**PROMPT**
Copy out all of the data below with no alterations.

Records contained in a dataset:
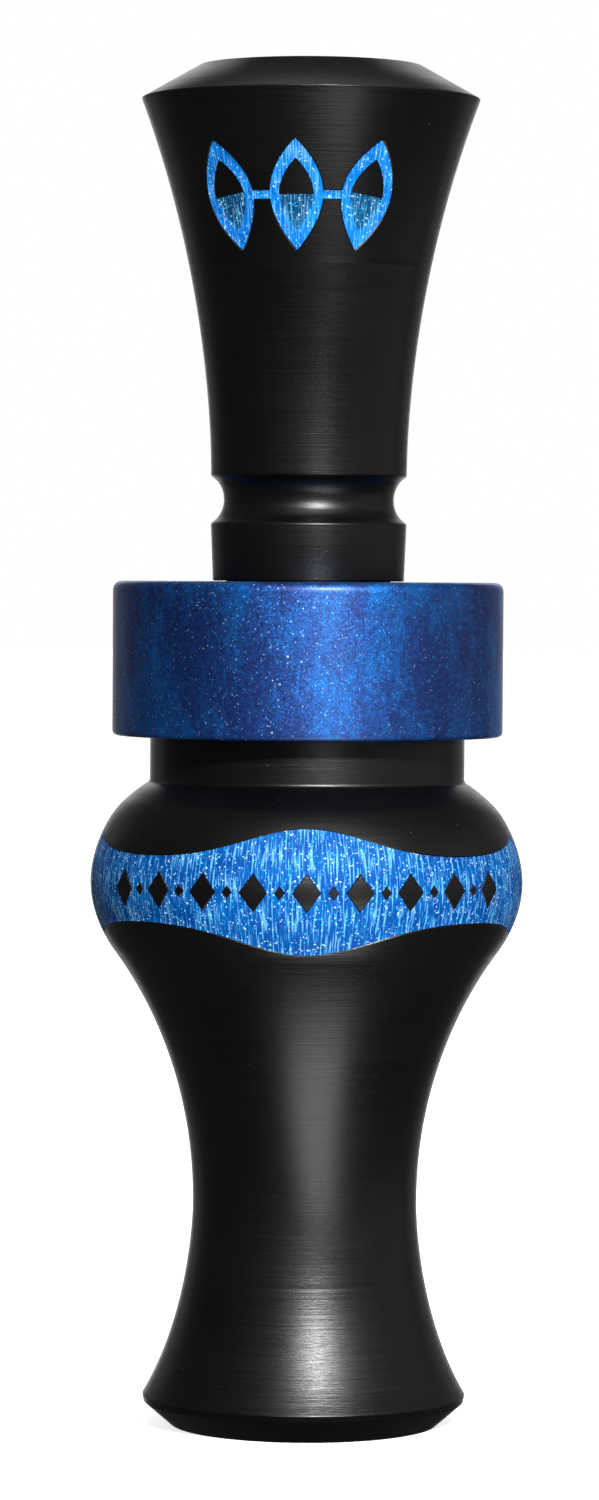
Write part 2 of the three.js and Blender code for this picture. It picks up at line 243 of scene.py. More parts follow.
def turned(name, outline, steps=TURN_STEPS):
    """A solid of revolution about Z from a closed outline of (radius, height), counterclockwise."""
    outline = np.asarray(outline)
    angles = np.linspace(0, 2 * math.pi, steps, endpoint=False)
    radius, height = outline[:, 0][:, None], outline[:, 1][:, None]
    x, y = radius * np.cos(angles), radius * np.sin(angles)
    vertices = np.stack([x, y, np.broadcast_to(height, x.shape)], axis=-1).reshape(-1, 3)
    faces = []
    count = len(outline)
    for i in range(count):
        low, high = i * steps, (i + 1) % count * steps
        for j in range(steps):
            k = (j + 1) % steps
            faces.append((low + j, low + k, high + k, high + j))
    return piece(name, vertices, faces)


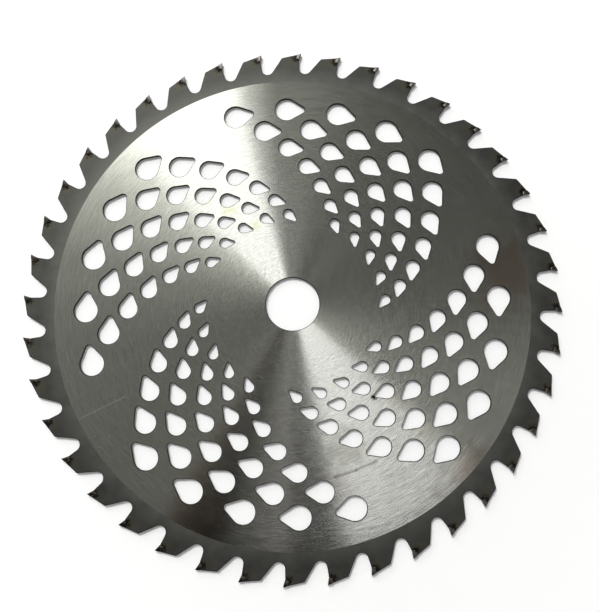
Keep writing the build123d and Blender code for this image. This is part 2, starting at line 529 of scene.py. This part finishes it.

**RESULT**
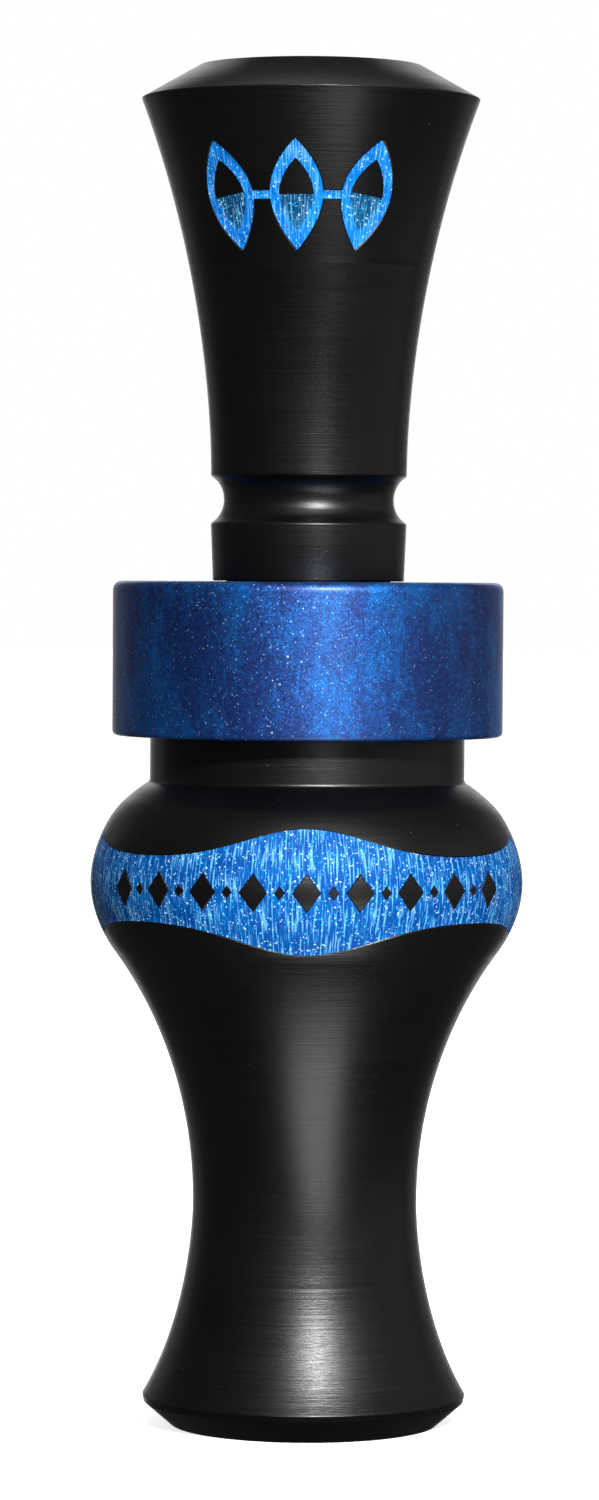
Write part 2 of the three.js and Blender code for this picture. It picks up at line 243 of scene.py. More parts follow.
def turned(name, outline, steps=TURN_STEPS):
    """A solid of revolution about Z from a closed outline of (radius, height), counterclockwise."""
    outline = np.asarray(outline)
    angles = np.linspace(0, 2 * math.pi, steps, endpoint=False)
    radius, height = outline[:, 0][:, None], outline[:, 1][:, None]
    x, y = radius * np.cos(angles), radius * np.sin(angles)
    vertices = np.stack([x, y, np.broadcast_to(height, x.shape)], axis=-1).reshape(-1, 3)
    faces = []
    count = len(outline)
    for i in range(count):
        low, high = i * steps, (i + 1) % count * steps
        for j in range(steps):
            k = (j + 1) % steps
            faces.append((low + j, low + k, high + k, high + j))
    return piece(name, vertices, faces)


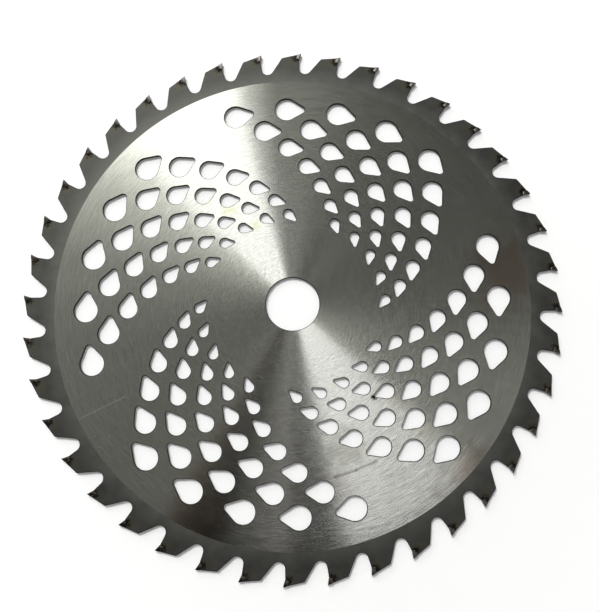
Keep writing the build123d and Blender code for this image. This is part 2, starting at line 529 of scene.py. This part finishes it.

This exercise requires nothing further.